- DATASET -
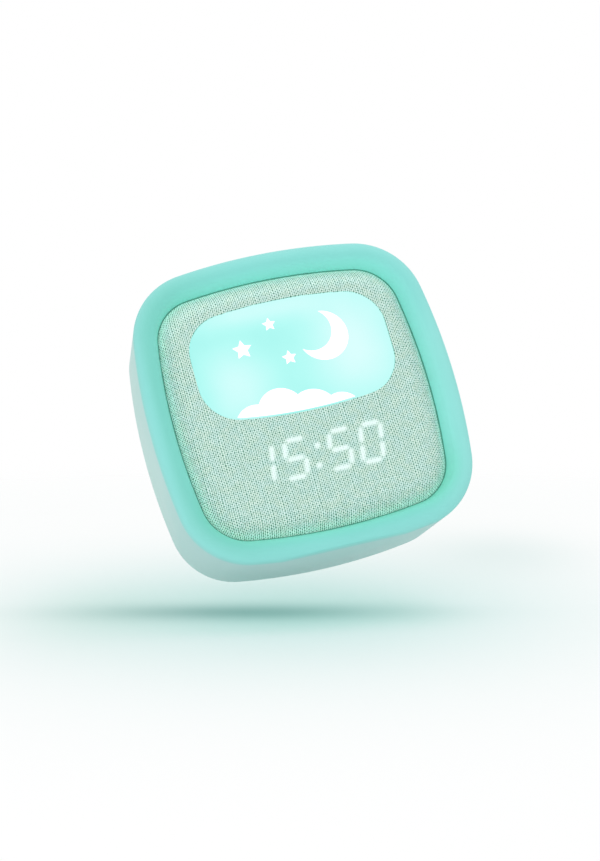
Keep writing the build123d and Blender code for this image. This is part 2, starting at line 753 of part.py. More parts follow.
def display_ribbon():
    """Flat cable from the digit block back to the main board."""
    start = (RIBBON_X, BLOCK_FRONT + BLOCK + BOARD, RIBBON_LOW)
    points = [start, *RIBBON_BENDS, (RIBBON_X, MAIN_FRONT, RIBBON_HIGH)]
    path = FilletPolyline(*points, radius=RIBBON_BEND)
    section = Plane(origin=start, x_dir=(1, 0, 0), z_dir=(0, 1, 0)) * Rectangle(RIBBON_WIDTH, RIBBON)
    return sweep(section, path=path)


def battery_leads():
    top = BATTERY_PLACE[1] + BATTERY_HALF[1]
    depth = battery_front() + BATTERY / 2
    plug = PLUG_PLACE[1] - PLUG_HALF[1]
    bend = (top + plug) / 2
    plug_depth = MAIN_FRONT - PLUG_HEIGHT / 2
    first = (depth, bend - LEAD_RADIUS)
    second = (plug_depth, bend + LEAD_RADIUS)
    return lead_pair(PLUG_PLACE[0], ((depth, top), first, second, (plug_depth, plug)))


def speaker_leads():
    depth = SPEAKER_BACK - LUG_INSET
    low = SPEAKER_PLACE[1] - SPEAKER_RADIUS - LUG_REACH
    return lead_pair(SPEAKER_PLACE[0], ((depth, low), (depth, SPEAKER_PAD), (MAIN_BACK, SPEAKER_PAD)))


def lamp_leads():
    start = BOX_BACK + BOARD
    third = (MAIN_FRONT - start) / 3
    first = (start + third, LAMP_LEAD_HIGH)
    second = (MAIN_FRONT - third, LAMP_LEAD_LOW)
    points = ((start, LAMP_LEAD_HIGH), first, second, (MAIN_FRONT, LAMP_LEAD_LOW))
    return lead_pair(0, points)


def key_leads():
    """Two leads from the small board under the light key down to the main board."""
    points = ((KEY_LEAD_DEPTH, LIGHT_BOARD_LOW), (KEY_LEAD_DEPTH, KEY_LEAD_LOW), (MAIN_FRONT, KEY_LEAD_LOW))
    return lead_pair(KEY_LEAD_X, points)


def battery_front():
    return MAIN_FRONT - BATTERY_PAD - BATTERY


def battery_cell():
    """Flat pouch cell with soft edges."""
    front = battery_front()
    cell = rounded_block(BATTERY_PLACE, BATTERY_HALF, BATTERY_CORNER, front, front + BATTERY)
    return cell


def battery_pad():
    """Foam tape that holds the cell to the main board."""
    half = (BATTERY_HALF[0] - BATTERY_CORNER, BATTERY_HALF[1] - BATTERY_CORNER)
    return brick(BATTERY_PLACE, half, MAIN_FRONT - BATTERY_PAD, MAIN_FRONT)


def battery_plug():
    return brick(PLUG_PLACE, PLUG_HALF, MAIN_FRONT - PLUG_HEIGHT, MAIN_FRONT)


# ---- keys, slider and switches -------------------------------------------------------------


def tact_switches():
    """Four push switches on the back of the main board, each with a well for its plunger."""
    bodies = []
    for place in KEY_PLACES.values():
        body = brick(place, (SWITCH_HALF, SWITCH_HALF), MAIN_BACK, MAIN_BACK + SWITCH_HEIGHT)
        well = MAIN_BACK + SWITCH_HEIGHT - PLUNGER_WELL
        bodies.append(body - peg(place, PLUNGER_RADIUS + PLUNGER_GAP, well, MAIN_BACK + SWITCH_HEIGHT))
    return joined(bodies)


def rear_plunger(place):
    """Plunger of a push switch, which moves with its key."""
    top = MAIN_BACK + SWITCH_HEIGHT + PLUNGER_PROUD
    return peg(place, PLUNGER_RADIUS, MAIN_BACK + SWITCH_HEIGHT - PLUNGER_SUNK, top)


def rear_key(place):
    """Round key with a bevelled edge, a dished face, a flange that keeps it in and a stem to its plunger."""
    flange_back = COVER_INSIDE - KEY_REST_GAP
    plunger_top = MAIN_BACK + SWITCH_HEIGHT + PLUNGER_PROUD
    face = COVER_FACE + KEY_PROUD
    cap = peg(place, KEY_RADIUS, flange_back - KEY_FLANGE, face)
    cap = chamfer(cap.faces().sort_by(Axis.Y)[-1].edges(), KEY_EDGE_BEVEL)
    dish = Pos(place[0], face + KEY_DISH_RADIUS - KEY_DISH, place[1]) * Sphere(KEY_DISH_RADIUS)
    flange = peg(place, KEY_FLANGE_RADIUS, flange_back - KEY_FLANGE, flange_back)
    stem = peg(place, PLUNGER_RADIUS, plunger_top, flange_back - KEY_FLANGE)
    return joined([cap, flange, stem]) - dish


def light_key():
    """Long key in the top of the sleeve, crowned like the wall round it, with a flange and stem."""
    crown = slab(case_shape(wall_inset(CASE_FRONT) - LIGHT_KEY_PROUD), CASE_FRONT, CASE_BACK, CASE_DRAFT)
    cap = light_key_bar(0, LIGHT_KEY_LOW) & crown
    cap = fillet(cap.faces().sort_by(Axis.Z)[-1].edges(), LIGHT_KEY_EDGE_ROUND)
    long = 2 * (LIGHT_KEY_HALF_LENGTH + LIGHT_KEY_FLANGE_WIDTH)
    wide = 2 * (LIGHT_KEY_HALF_WIDTH + LIGHT_KEY_FLANGE_WIDTH)
    flange = Pos(0, 0, LIGHT_KEY_LOW) * extrude(SlotOverall(long, wide), -LIGHT_KEY_FLANGE)
    plunger_top = LIGHT_SWITCH_BASE + SWITCH_HEIGHT + PLUNGER_PROUD
    stem_height = LIGHT_KEY_LOW - LIGHT_KEY_FLANGE - plunger_top
    stem = Pos(0, 0, plunger_top) * extrude(Circle(PLUNGER_RADIUS), stem_height)
    return joined([cap, flange, stem])


def light_switch():
    low = LIGHT_SWITCH_BASE
    body = Pos(0, 0, low) * extrude(Rectangle(2 * SWITCH_HALF, 2 * SWITCH_HALF), SWITCH_HEIGHT)
    well = extrude(Circle(PLUNGER_RADIUS + PLUNGER_GAP), PLUNGER_WELL)
    return body - Pos(0, 0, low + SWITCH_HEIGHT - PLUNGER_WELL) * well


def light_plunger():
    low = LIGHT_SWITCH_BASE + SWITCH_HEIGHT - PLUNGER_SUNK
    return Pos(0, 0, low) * extrude(Circle(PLUNGER_RADIUS), PLUNGER_SUNK + PLUNGER_PROUD)


def light_switch_board():
    half_x, half_y = LIGHT_BOARD_HALF
    return Pos(0, 0, LIGHT_BOARD_LOW) * extrude(Rectangle(2 * half_x, 2 * half_y), BOARD)


def alarm_switch():
    """Slide switch body on the main board, slotted for the slider's neck."""
    half = (SLIDER_BODY[0] / 2, SLIDER_BODY[1] / 2)
    back = MAIN_BACK + SLIDER_BODY_HEIGHT
    slot = (SLIDER_NECK[0] / 2 + SLIDER_TRAVEL / 2 + SLIDER_GAP, SLIDER_NECK[1] / 2 + SLIDER_GAP)
    return brick(SLIDER_PLACE, half, MAIN_BACK, back) - brick(SLIDER_PLACE, slot, back - SLIDER_WELL, back)


def alarm_slider():
    """Finger pad with grip ridges on a neck that reaches down into the switch; drawn switched off."""
    place = (SLIDER_PLACE[0] - SLIDER_TRAVEL / 2, SLIDER_PLACE[1])
    pad_half = (SLIDER_PAD[0] / 2, SLIDER_PAD[1] / 2)
    neck_half = (SLIDER_NECK[0] / 2, SLIDER_NECK[1] / 2)
    pad_front = SLIDER_RECESS_FLOOR + SLIDER_LIFT
    pad = rounded_block(place, pad_half, SLIDER_CORNER, pad_front, COVER_FACE + SLIDER_PROUD)
    neck_front = MAIN_BACK + SLIDER_BODY_HEIGHT - SLIDER_WELL + SLIDER_GAP
    slider = pad + brick(place, neck_half, neck_front, pad_front)
    for step in range(-RIDGES // 2 + 1, RIDGES // 2 + 1):
        groove = (place[0] + step * RIDGE_PITCH, place[1])
        half = (RIDGE_PITCH / 4, SLIDER_PAD[1])
        slider -= brick(groove, half, COVER_FACE + SLIDER_PROUD - RIDGE, COVER_FACE + SLIDER_PROUD)
    return slider


# ---- socket, speaker and screws ------------------------------------------------------------


def usb_shell():
    """Flattened metal tube of the socket, open towards the back."""
    outer = rounded_block(USB_PLACE, USB_HALF, USB_CORNER, MAIN_BACK, USB_MOUTH)
    inner = (USB_HALF[0] - USB_WALL, USB_HALF[1] - USB_WALL)
    return outer - rounded_block(USB_PLACE, inner, USB_CORNER - USB_WALL, MAIN_BACK, USB_MOUTH)


def usb_tongue():
    """Plastic base of the socket with the tongue that carries its contacts."""
    base_half = (USB_HALF[0] - USB_WALL, USB_HALF[1] - USB_WALL)
    base = rounded_block(USB_PLACE, base_half, USB_CORNER - USB_WALL, MAIN_BACK, MAIN_BACK + USB_BASE)
    return base + brick(USB_PLACE, USB_TONGUE, MAIN_BACK, USB_MOUTH - USB_TONGUE_SUNK)


def turned(points):
    """A section in radius and depth, turned round the speaker's axis."""
    body = revolve(make_face(Polyline(*points, close=True)), Axis.Y)
    return Pos(SPEAKER_PLACE[0], 0, SPEAKER_PLACE[1]) * body


def speaker_frame():
    """Shallow pressed basket with a flat rim and a solder lug."""
    back = SPEAKER_BACK
    front = back - SPEAKER_DEPTH
    rim = SPEAKER_RADIUS
    sheet = SPEAKER_SHEET
    points = (
        (rim - SPEAKER_RIM, back),
        (rim, back),
        (rim, back - SPEAKER_RIM),
        (SPEAKER_CUP_RADIUS, front),
        (MAGNET_HOLE_RADIUS, front),
        (MAGNET_HOLE_RADIUS, front + sheet),
        (SPEAKER_CUP_RADIUS - sheet / 2, front + sheet),
        (rim - SPEAKER_RIM, back - SPEAKER_RIM + sheet / 2),
    )
    lug_place = (SPEAKER_PLACE[0], SPEAKER_PLACE[1] - rim - LUG_REACH + LUG_HALF[1])
    lug = brick(lug_place, LUG_HALF, back - 2 * LUG_INSET, back)
    return turned(points) + lug


def speaker_cone():
    """Thin cone with a rolled edge and a dust cap."""
    back = SPEAKER_BACK
    rim = SPEAKER_RADIUS - SPEAKER_RIM - CONE_SHEET
    points = (
        (rim, back),
        (rim, back - CONE_SHEET),
        (CAP_RADIUS, back - CONE_DEPTH),
        (0, back - CONE_DEPTH),
        (0, back - CONE_DEPTH + CAP_RISE),
        (CAP_RADIUS, back - CONE_DEPTH + CONE_SHEET),
    )
    return turned(points)


def speaker_magnet():
    front = SPEAKER_BACK - SPEAKER_DEPTH
    return peg(SPEAKER_PLACE, MAGNET_RADIUS, front - MAGNET, front)


def speaker_gasket():
    """Foam ring between the speaker's rim and the cover."""
    ring = peg(SPEAKER_PLACE, SPEAKER_RADIUS, SPEAKER_BACK, COVER_INSIDE)
    return ring - peg(SPEAKER_PLACE, SPEAKER_RADIUS - SPEAKER_RIM, SPEAKER_BACK, COVER_INSIDE)


def screw(place, seat, length, outward):
    """Pan-head screw along Y with a cross recess; outward is 1 towards the back, -1 towards the front."""
    head = peg(place, SCREW_HEAD_RADIUS, *sorted((seat, seat + outward * SCREW_HEAD)))
    shank = peg(place, SCREW_RADIUS, *sorted((seat, seat - outward * length)))
    face = seat + outward * SCREW_HEAD
    recess = sorted((face, face - outward * CROSS_DEPTH))
    level = brick(place, (CROSS_HALF, CROSS_WIDTH), *recess)
    upright = brick(place, (CROSS_WIDTH, CROSS_HALF), *recess)
    return head + shank - level - upright


def rear_screws():
    return joined([screw(place, SINK_FLOOR, SCREW_LENGTH, 1) for place in post_places()])


def board_screws():
    return joined([screw(place, MAIN_FRONT, BOARD_SCREW_LENGTH, -1) for place in MAIN_HOLES])


PIECES = {
    "sleeve": sleeve,
    "front_shell": front_shell,
    "rear_cover": rear_cover,
    "fabric_cover": fabric_cover,
    "fabric_carrier": fabric_carrier,
    "window_lens": window_lens,
    "window_print": window_print,
    "light_box": light_box,
    "lamp_board": lamp_board,
    "lamp_leds": lamp_leds,
    "digit_block": digit_block,
    "digits_lit": digits_lit,
    "digits_dark": digits_dark,
    "display_board": display_board,
    "display_chips": display_chips,
    "display_ribbon": display_ribbon,
    "main_board": main_board,
    "board_chips": board_chips,
    "tact_switches": tact_switches,
    "light_key": light_key,
    "light_switch": light_switch,
    "light_plunger": light_plunger,
    "light_switch_board": light_switch_board,
    "alarm_switch": alarm_switch,
    "alarm_slider": alarm_slider,
    "usb_shell": usb_shell,
    "usb_tongue": usb_tongue,
    "speaker_frame": speaker_frame,
    "speaker_cone": speaker_cone,
    "speaker_magnet": speaker_magnet,
    "speaker_gasket": speaker_gasket,
    "battery_cell": battery_cell,
    "battery_pad": battery_pad,
    "battery_plug": battery_plug,
    "battery_leads": battery_leads,
    "speaker_leads": speaker_leads,
    "lamp_leads": lamp_leads,
    "key_leads": key_leads,
    "rear_screws": rear_screws,
    "board_screws": board_screws,
}


def write(node, piece):
    """Lift a piece so that the case stands on z=0, and save it under its node's name."""
    export_step(Pos(0, 0, CENTRE_HEIGHT) * piece, f"parts/{node}.step")


os.makedirs("parts", exist_ok=True)
for node, make in PIECES.items():
    write(node, make())
for name, place in KEY_PLACES.items():
    write(f"{name}_key", rear_key(place))
    write(f"{name}_plunger", rear_plunger(place))
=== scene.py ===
"""Square bedside clock with a night light: the finish of every surface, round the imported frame."""
import math
from collections import namedtuple

import bpy
import numpy as np
from mathutils import Matrix, Vector


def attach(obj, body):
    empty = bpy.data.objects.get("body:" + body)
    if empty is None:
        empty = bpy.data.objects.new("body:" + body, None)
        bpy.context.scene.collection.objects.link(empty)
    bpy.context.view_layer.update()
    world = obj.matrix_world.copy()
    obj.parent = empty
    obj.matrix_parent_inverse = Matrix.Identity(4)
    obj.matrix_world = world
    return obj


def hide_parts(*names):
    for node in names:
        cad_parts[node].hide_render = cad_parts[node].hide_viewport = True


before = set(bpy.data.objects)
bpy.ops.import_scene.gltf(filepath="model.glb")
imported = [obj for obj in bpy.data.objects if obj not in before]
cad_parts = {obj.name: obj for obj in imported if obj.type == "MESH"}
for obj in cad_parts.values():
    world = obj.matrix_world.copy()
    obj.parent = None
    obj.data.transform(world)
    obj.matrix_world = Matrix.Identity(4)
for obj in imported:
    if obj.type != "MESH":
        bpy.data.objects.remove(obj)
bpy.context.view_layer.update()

MM = 0.001

# ---- sizes in millimetres: the front from the middle of the square, depth growing to the back -
Outline = namedtuple("Outline", "half_width half_height side_radius top_radius corner_radius")
CASE = Outline(50.0, 50.0, 194.6, 194.6, 22.3)
PANEL = Outline(41.8, 41.8, 192.0, 192.0, 14.3)
WINDOW = Outline(32.2, 18.8, 420.0, 152.7, 12.6)
WINDOW_HEIGHT = 14.3
WINDOW_GAP = 0.15
CENTRE_HEIGHT = 48.9         # above the flat underside

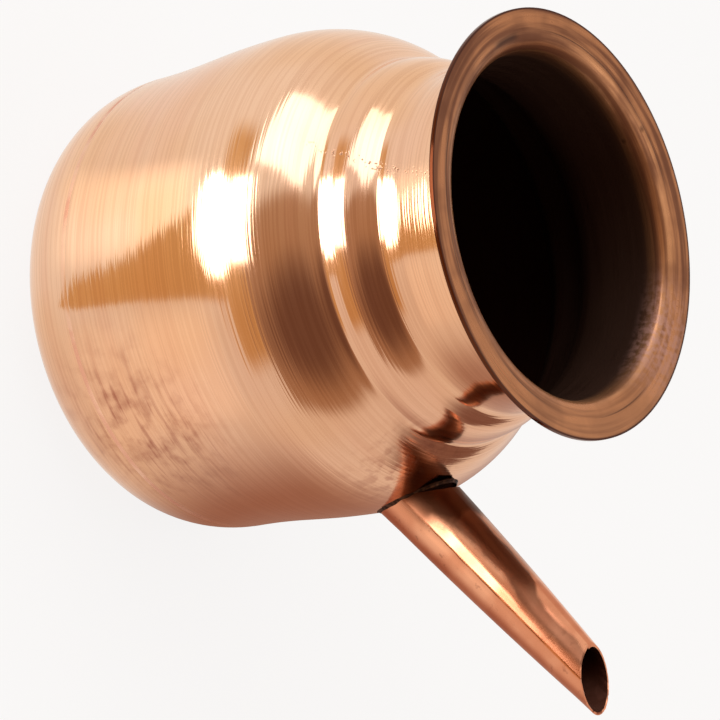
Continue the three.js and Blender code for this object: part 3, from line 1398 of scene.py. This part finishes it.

- JOB -
Above this instruction are the records; retype exactly the lines from the one containing "for node, make" up to and including the one containing "obj.parent = None".

- CORRECT RESULT -
for node, make in PIECES.items():
    write(node, make())
for name, place in KEY_PLACES.items():
    write(f"{name}_key", rear_key(place))
    write(f"{name}_plunger", rear_plunger(place))
=== scene.py ===
"""Square bedside clock with a night light: the finish of every surface, round the imported frame."""
import math
from collections import namedtuple

import bpy
import numpy as np
from mathutils import Matrix, Vector


def attach(obj, body):
    empty = bpy.data.objects.get("body:" + body)
    if empty is None:
        empty = bpy.data.objects.new("body:" + body, None)
        bpy.context.scene.collection.objects.link(empty)
    bpy.context.view_layer.update()
    world = obj.matrix_world.copy()
    obj.parent = empty
    obj.matrix_parent_inverse = Matrix.Identity(4)
    obj.matrix_world = world
    return obj


def hide_parts(*names):
    for node in names:
        cad_parts[node].hide_render = cad_parts[node].hide_viewport = True


before = set(bpy.data.objects)
bpy.ops.import_scene.gltf(filepath="model.glb")
imported = [obj for obj in bpy.data.objects if obj not in before]
cad_parts = {obj.name: obj for obj in imported if obj.type == "MESH"}
for obj in cad_parts.values():
    world = obj.matrix_world.copy()
    obj.parent = None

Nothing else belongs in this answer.